Christianity arrived in Finland through thea archipelago and the first stone churches were built right here in Aland. Oldest remaining ones date back to 13th century.

For building material they used the local rock stone which gives them their typical red colour. Same stone explains the reddish streets.





First  plan for Mariehamn was designed by Swedish-born architect George Theodor Chiewitz in 1859. According to his initial suggestion the town was to be built entirely out of stone houses, but owing to its priciness in 1871 the town fathers okayed building of wooden villas, too. 





With population of about 11 000, Mariehamn's atmoshere is light and airy. Two boulevards cross each other and divide the town into four quarters. Initially the boulevards were designed as a percaution for potential fires.  The plots and houses located on them are big and the average living space per person is significantly larger here than it is on the mainland. 

The plots themselves border on tree-lined alleyways. They, too, were designed with the prevention or fire spreading in mind. 







There's no one unified architecture in Mariehamn, but two architects in particular have left their mark in town's style. First of them is Lars Sonc, one of the masters of National Romantic monuments. 

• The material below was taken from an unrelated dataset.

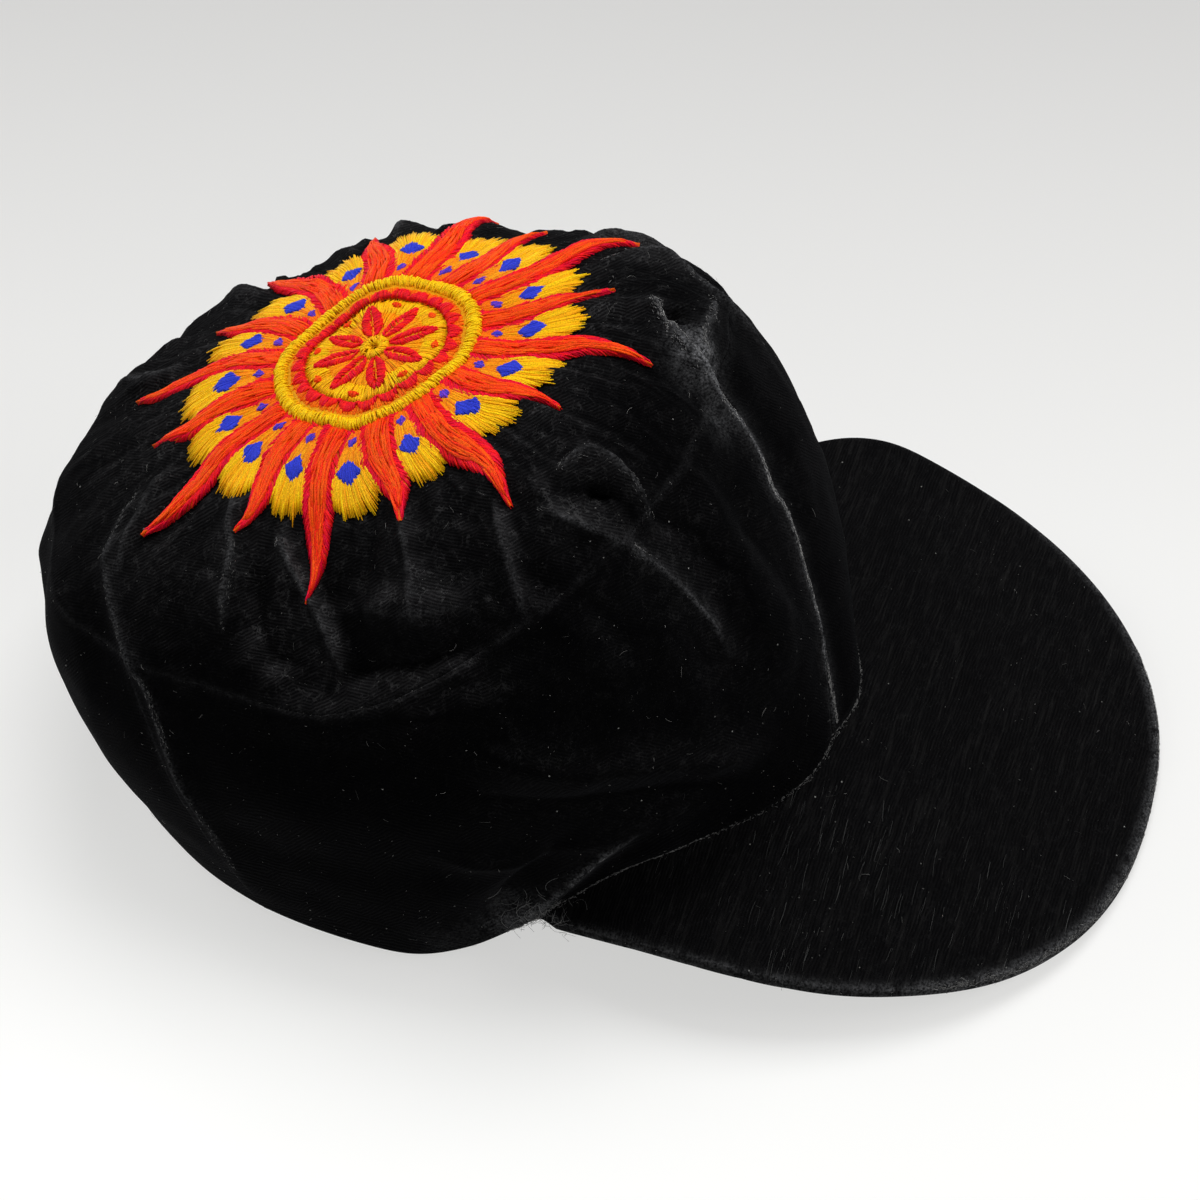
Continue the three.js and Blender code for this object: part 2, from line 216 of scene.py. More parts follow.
class EasedCloth:
    """How far each part of the crown's cloth moves as its extra width settles into puckers."""

    ball_radius = 0.2

    def __init__(self, settings):
        self.settings = settings
        low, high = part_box("crown_top")
        self.middle = Vector(((low.x + high.x) / 2, (low.y + high.y) / 2 - 20 * MM, 45 * MM))
        self.sheet = self.wrapped_sheet()
        self.rest = points_of(self.sheet.data)
        self.ways = normals_of(self.sheet.data)
        self.tree = tree_of(self.sheet.data)
        self.faces = np.array([tuple(face.vertices) for face in self.sheet.data.polygons])
        self.shift = np.zeros_like(self.rest)
        self.shift = self.simulated_shift()
        bpy.data.objects.remove(self.sheet)

    def wrapped_sheet(self):
        """A ball of small triangles pulled in on to the crown, and opened at the rim."""
        bpy.ops.mesh.primitive_ico_sphere_add(
            subdivisions=6, radius=self.ball_radius, location=self.middle)
        sheet = bpy.context.object
        select_only(sheet)
        bpy.ops.object.transform_apply(location=True, rotation=False, scale=False)
        crown = tree_of(*(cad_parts[node].data for node in CROWN_NODES))
        work = bmesh.new()
        work.from_mesh(sheet.data)
        reach = {}
        for vertex in work.verts:
            way = (vertex.co - self.middle).normalized()
            hit, normal, _, _ = crown.ray_cast(vertex.co, -way, self.ball_radius)
            if hit is not None and normal.dot(way) > 0.15:
                reach[vertex] = (hit - self.middle).length
        lost = []
        for vertex in work.verts:
            way = (vertex.co - self.middle).normalized()
            near = [reach[edge.other_vert(vertex)] for edge in vertex.link_edges
                    if edge.other_vert(vertex) in reach]
            if vertex not in reach and len(near) < 4:
                lost.append(vertex)
                continue
            length = reach.get(vertex) or sum(near) / len(near)
            vertex.co = self.middle + way * length
        bmesh.ops.delete(work, geom=lost, context="VERTS")
        work.to_mesh(sheet.data)
        work.free()
        return sheet

    def simulated_shift(self):
        """How the sheet's points move when it is held at rim and sun, and eased elsewhere."""
        sheet, settings = self.sheet, self.settings
        from_sun = np.linalg.norm(self.rest - sun_middle(), axis=1) / MM
        rim = self.rim_distance() / MM
        held = np.maximum(1 - ramp(rim, 6, 24), 0.9 * (1 - ramp(from_sun, 38, 48)))
        eased = ramp(from_sun, 40, 50) * (1 - 0.6 * ramp(from_sun, 85, 115))
        for name, weights in (("held", held), ("eased", eased)):
            group = sheet.vertex_groups.new(name=name)
            for index, weight in enumerate(weights):
                group.add([index], float(weight), "REPLACE")
        select_only(sheet)
        bpy.ops.object.modifier_add(type="CLOTH")
        cloth = sheet.modifiers[-1]
        for key, value in {
            "quality": 6, "mass": 0.2,
            "tension_stiffness": 20, "compression_stiffness": 20, "shear_stiffness": 6,
            "bending_stiffness": settings.bending_stiffness,
            "vertex_group_mass": "held", "vertex_group_shrink": "eased",
            "shrink_min": 0, "shrink_max": -settings.extra_width,
            "use_pressure": True, "uniform_pressure_force": 0.05,
        }.items():
            setattr(cloth.settings, key, value)
        cloth.settings.effector_weights.gravity = 0
        cloth.collision_settings.use_collision = False
        for step in range(1, settings.settle_steps + 1):
            bpy.context.scene.frame_set(step)
        settled = sheet.evaluated_get(bpy.context.evaluated_depsgraph_get())
        shift = points_of(settled.data) - self.rest
        sheet.modifiers.remove(cloth)
        bpy.context.scene.frame_set(1)
        length = np.linalg.norm(shift, axis=1, keepdims=True)
        limit = settings.pucker_limit
        capped = limit * np.tanh(length / limit)
        print("puckers: mean %.2f mm, most %.2f mm" % (length.mean() / MM, length.max() / MM))
        return shift * capped / np.maximum(length, 1e-9)

    def rim_distance(self):
        """How far each point of the sheet is from its open rim."""
        work = bmesh.new()
        work.from_mesh(self.sheet.data)
        rim = [vertex.co.copy() for vertex in work.verts if vertex.is_boundary]
        work.free()
        return distances_to(point_tree(rim), self.rest)

    def settle(self, mesh, folds):
        """Moves a piece's points as the cloth under them moved, and raises its folds."""
        places = points_of(mesh)
        hits = [self.tree.find_nearest(place) for place in places]
        near = np.array([hit[0] for hit in hits])
        corners = self.faces[[hit[2] for hit in hits]]
        weights = corner_weights(near, self.rest[corners])[:, :, None]
        ways = (weights * self.ways[corners]).sum(1)
        ways /= np.linalg.norm(ways, axis=1, keepdims=True)
        moved = places + (weights * self.shift[corners]).sum(1)
        move_points(mesh, moved + ways * (folds.rise(places) * MM)[:, None])
        return places, ways


def noise_at(places, scale, shift=(0, 0, 0)):
    """Smooth noise at each place, with this many swells to the metre."""
    start = Vector(shift)
    return np.array([noise.noise(Vector(place) * scale + start) for place in places])


def corner_weights(places, corners):
    """How much each corner of a triangle counts at a place in it, for rows of places."""
    first, second = corners[:, 1] - corners[:, 0], corners[:, 2] - corners[:, 0]
    reach = places - corners[:, 0]
    a, b, c = ((u * v).sum(1) for u, v in ((first, first), (first, second), (second, second)))
    d, e = (reach * first).sum(1), (reach * second).sum(1)
    bottom = np.maximum(a * c - b * b, 1e-20)
    second_share = (c * d - b * e) / bottom
    third_share = (a * e - b * d) / bottom
    return np.stack([1 - second_share - third_share, second_share, third_share], 1)


def sun_middle():
    """The place in the middle of the sun's centre."""
    low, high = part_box("sun_centre")
    return np.array((low + high) / 2)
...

In Aland his most famous work is Navigation academy in Mariehamn, in the mainland he's known as the architecture behind the masterpieces that are Jean Sibelius's home Ainola, Tampere cathedral, Kallio church, the President's summer residence Kultaranta and the gorgeous hospital of Eira.





Mariehamn is full of that charm so familiar from South Western coast of Finland and small villages in South of Sweden. While I can't stand the words "cute" or  "adorable", everything here is simply so cute and adorable it seems to be physically impossible to be on a bad mood here.

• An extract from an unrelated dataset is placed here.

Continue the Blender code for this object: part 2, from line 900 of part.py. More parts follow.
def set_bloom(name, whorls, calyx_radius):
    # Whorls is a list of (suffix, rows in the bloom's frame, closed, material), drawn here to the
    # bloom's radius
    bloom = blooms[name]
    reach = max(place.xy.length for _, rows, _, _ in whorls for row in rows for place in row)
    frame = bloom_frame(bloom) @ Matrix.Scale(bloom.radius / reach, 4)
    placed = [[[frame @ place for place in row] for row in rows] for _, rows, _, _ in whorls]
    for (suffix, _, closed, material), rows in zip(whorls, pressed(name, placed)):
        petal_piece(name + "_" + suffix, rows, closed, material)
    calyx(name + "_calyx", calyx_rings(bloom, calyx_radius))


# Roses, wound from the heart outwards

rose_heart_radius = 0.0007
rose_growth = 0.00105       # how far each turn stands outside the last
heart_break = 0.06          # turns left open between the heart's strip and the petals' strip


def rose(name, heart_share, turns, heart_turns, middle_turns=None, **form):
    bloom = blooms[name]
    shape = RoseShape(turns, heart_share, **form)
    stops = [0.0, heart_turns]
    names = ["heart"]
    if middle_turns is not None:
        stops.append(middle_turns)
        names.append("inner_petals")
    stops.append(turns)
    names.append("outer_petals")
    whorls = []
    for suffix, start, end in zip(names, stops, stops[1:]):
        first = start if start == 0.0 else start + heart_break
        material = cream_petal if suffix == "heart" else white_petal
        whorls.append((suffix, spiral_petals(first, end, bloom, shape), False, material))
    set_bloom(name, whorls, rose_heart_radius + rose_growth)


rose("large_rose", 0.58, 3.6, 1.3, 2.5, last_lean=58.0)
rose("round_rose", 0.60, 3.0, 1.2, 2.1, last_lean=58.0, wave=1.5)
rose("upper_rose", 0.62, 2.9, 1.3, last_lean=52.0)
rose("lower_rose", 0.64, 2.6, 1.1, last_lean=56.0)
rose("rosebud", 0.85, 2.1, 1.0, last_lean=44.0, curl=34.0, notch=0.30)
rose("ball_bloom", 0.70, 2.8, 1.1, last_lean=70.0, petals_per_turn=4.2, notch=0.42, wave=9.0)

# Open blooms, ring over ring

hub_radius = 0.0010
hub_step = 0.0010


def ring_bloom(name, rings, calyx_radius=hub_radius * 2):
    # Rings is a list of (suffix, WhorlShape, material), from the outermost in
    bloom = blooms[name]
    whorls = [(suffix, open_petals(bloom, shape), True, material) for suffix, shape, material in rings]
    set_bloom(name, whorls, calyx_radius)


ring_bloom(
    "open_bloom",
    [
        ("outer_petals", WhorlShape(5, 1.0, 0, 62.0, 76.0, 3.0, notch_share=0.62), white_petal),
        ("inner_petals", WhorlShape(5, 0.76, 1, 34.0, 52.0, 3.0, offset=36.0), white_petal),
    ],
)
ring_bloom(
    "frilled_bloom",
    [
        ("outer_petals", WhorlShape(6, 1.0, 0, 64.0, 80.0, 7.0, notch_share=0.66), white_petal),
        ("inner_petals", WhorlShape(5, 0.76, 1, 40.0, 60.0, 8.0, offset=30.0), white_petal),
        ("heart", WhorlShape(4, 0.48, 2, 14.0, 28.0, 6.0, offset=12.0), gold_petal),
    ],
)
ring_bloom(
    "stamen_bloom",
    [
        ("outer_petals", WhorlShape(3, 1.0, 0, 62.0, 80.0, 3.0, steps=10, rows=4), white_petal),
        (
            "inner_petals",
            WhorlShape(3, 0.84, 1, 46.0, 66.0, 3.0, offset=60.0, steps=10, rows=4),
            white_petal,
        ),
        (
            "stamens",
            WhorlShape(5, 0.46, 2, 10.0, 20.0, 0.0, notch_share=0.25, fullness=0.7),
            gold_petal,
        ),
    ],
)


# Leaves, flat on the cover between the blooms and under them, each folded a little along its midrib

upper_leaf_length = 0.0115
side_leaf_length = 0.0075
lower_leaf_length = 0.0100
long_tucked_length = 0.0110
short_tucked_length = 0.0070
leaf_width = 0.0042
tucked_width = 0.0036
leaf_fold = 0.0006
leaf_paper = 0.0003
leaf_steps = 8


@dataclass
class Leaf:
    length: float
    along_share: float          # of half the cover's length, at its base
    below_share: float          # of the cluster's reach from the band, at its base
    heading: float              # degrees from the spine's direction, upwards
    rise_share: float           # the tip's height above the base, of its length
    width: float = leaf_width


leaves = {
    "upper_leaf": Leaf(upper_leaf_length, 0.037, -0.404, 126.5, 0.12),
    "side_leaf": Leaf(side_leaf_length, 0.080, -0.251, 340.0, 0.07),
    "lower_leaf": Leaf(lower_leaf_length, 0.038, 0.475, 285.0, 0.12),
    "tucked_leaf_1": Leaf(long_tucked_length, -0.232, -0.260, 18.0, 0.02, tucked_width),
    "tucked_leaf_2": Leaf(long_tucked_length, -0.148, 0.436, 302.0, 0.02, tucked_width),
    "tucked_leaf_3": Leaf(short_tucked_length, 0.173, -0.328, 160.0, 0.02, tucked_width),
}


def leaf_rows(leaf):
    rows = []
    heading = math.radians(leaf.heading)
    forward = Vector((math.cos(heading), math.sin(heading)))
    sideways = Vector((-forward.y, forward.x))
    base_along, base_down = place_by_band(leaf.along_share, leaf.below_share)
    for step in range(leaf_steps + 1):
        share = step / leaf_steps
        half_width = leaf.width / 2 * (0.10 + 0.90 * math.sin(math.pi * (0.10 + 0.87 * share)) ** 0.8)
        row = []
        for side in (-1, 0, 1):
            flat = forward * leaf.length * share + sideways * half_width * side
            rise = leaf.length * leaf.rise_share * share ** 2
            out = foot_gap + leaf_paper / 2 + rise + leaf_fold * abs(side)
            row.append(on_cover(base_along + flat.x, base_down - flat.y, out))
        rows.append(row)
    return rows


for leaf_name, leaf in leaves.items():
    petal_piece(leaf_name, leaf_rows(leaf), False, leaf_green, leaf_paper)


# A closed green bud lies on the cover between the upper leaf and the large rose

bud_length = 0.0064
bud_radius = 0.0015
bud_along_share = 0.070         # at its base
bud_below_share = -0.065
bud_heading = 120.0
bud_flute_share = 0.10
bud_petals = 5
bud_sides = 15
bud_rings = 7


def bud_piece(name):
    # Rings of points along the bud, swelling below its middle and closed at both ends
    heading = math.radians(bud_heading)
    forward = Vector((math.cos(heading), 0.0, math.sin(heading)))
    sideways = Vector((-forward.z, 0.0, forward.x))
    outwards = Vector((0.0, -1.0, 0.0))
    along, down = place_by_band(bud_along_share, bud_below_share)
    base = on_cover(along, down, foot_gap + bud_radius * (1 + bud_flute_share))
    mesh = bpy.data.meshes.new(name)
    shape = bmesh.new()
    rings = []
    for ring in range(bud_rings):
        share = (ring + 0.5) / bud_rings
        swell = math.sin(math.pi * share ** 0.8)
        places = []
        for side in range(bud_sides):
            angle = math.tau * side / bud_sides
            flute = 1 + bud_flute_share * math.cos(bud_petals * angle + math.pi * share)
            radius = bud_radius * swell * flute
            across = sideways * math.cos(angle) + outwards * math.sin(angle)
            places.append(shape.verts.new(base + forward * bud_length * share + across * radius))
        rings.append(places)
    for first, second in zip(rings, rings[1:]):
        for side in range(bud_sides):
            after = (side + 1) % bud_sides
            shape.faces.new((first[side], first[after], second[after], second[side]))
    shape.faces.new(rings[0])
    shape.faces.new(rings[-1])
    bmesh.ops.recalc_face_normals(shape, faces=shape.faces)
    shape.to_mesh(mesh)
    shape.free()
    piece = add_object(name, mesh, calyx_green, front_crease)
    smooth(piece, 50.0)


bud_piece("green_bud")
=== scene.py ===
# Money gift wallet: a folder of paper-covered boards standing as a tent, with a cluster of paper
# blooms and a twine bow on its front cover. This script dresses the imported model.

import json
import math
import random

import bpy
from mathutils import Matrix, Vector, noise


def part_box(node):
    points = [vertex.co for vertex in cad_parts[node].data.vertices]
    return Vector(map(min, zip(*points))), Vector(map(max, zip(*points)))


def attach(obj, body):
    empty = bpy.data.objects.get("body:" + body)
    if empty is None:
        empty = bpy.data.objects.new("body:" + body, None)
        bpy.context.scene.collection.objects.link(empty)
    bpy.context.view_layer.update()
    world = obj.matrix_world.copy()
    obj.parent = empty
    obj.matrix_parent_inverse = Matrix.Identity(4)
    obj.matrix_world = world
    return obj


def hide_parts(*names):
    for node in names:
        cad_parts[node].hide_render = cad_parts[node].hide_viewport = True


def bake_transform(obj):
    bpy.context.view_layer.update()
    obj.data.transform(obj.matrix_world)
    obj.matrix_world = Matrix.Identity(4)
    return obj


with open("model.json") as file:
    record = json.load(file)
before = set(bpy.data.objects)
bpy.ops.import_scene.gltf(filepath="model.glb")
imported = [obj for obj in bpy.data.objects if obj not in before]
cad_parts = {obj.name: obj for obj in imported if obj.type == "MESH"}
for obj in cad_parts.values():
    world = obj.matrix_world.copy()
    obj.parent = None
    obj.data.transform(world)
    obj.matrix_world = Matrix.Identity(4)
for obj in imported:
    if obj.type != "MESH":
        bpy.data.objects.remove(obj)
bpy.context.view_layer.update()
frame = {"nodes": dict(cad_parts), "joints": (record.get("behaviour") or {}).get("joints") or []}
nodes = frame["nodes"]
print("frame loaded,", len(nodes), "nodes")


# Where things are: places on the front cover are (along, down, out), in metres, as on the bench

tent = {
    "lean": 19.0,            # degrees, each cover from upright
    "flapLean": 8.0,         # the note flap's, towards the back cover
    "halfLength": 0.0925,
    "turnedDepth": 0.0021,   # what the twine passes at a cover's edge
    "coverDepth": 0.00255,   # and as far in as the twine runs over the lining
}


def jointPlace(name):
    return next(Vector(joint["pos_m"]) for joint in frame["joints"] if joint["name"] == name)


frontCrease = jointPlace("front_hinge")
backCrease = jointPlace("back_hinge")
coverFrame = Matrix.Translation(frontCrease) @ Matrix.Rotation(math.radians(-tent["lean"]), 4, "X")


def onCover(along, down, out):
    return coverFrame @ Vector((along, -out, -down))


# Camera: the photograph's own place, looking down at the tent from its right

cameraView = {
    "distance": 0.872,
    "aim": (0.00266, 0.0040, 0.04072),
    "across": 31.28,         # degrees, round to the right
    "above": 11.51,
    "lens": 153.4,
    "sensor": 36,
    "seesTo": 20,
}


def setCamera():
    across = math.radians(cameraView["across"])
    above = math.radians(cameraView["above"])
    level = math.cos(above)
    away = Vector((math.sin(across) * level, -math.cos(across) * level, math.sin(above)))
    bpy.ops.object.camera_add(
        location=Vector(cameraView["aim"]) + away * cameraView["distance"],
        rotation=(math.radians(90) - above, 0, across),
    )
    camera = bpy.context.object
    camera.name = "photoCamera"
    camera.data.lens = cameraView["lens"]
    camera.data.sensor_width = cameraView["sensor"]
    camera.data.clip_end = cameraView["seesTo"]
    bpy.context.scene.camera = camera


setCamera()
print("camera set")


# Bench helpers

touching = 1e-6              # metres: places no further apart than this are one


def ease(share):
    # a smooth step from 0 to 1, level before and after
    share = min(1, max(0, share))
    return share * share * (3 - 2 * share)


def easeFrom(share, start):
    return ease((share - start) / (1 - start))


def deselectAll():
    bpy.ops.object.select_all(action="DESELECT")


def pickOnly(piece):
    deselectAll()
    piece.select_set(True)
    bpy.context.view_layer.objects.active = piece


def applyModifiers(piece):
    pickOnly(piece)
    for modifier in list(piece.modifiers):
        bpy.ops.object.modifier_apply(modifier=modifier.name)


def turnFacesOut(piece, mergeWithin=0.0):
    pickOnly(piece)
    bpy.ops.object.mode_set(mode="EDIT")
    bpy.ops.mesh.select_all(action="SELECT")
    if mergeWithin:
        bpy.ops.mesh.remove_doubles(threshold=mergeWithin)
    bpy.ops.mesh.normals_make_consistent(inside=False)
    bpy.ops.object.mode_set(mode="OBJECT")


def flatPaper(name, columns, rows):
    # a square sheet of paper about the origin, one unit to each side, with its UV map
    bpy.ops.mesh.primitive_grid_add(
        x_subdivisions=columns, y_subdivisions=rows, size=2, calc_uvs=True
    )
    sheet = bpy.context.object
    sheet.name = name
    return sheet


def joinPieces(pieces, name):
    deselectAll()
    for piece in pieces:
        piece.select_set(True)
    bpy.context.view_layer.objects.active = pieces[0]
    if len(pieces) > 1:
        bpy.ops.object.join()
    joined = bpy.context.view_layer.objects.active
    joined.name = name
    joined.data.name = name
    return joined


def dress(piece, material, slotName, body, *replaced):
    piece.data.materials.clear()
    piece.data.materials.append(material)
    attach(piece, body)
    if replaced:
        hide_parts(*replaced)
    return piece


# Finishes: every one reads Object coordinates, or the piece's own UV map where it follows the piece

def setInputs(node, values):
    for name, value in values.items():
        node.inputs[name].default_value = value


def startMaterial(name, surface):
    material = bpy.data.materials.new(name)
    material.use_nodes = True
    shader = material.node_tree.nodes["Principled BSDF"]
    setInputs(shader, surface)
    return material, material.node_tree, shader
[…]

The most glorious villas are located around the streets of Mariegatan and Södragatan.






Built towards the end of the 19th century, these Swiss-inspired wooden villas are the handiwork of Hilda Hongell. She was born right here in Mariehamn and went on to become the first academically trained female construction foreman in the country. 

Eventually however (as those times would have it...) she abandonded her career to become a housewife and mother. During her groundbreaking career she did design 105 buildings, out of which 44 still stand today.







Cute, right? Adorable, isn't she? You guys familiar with this chocolate box of a town? What are your personal favourites?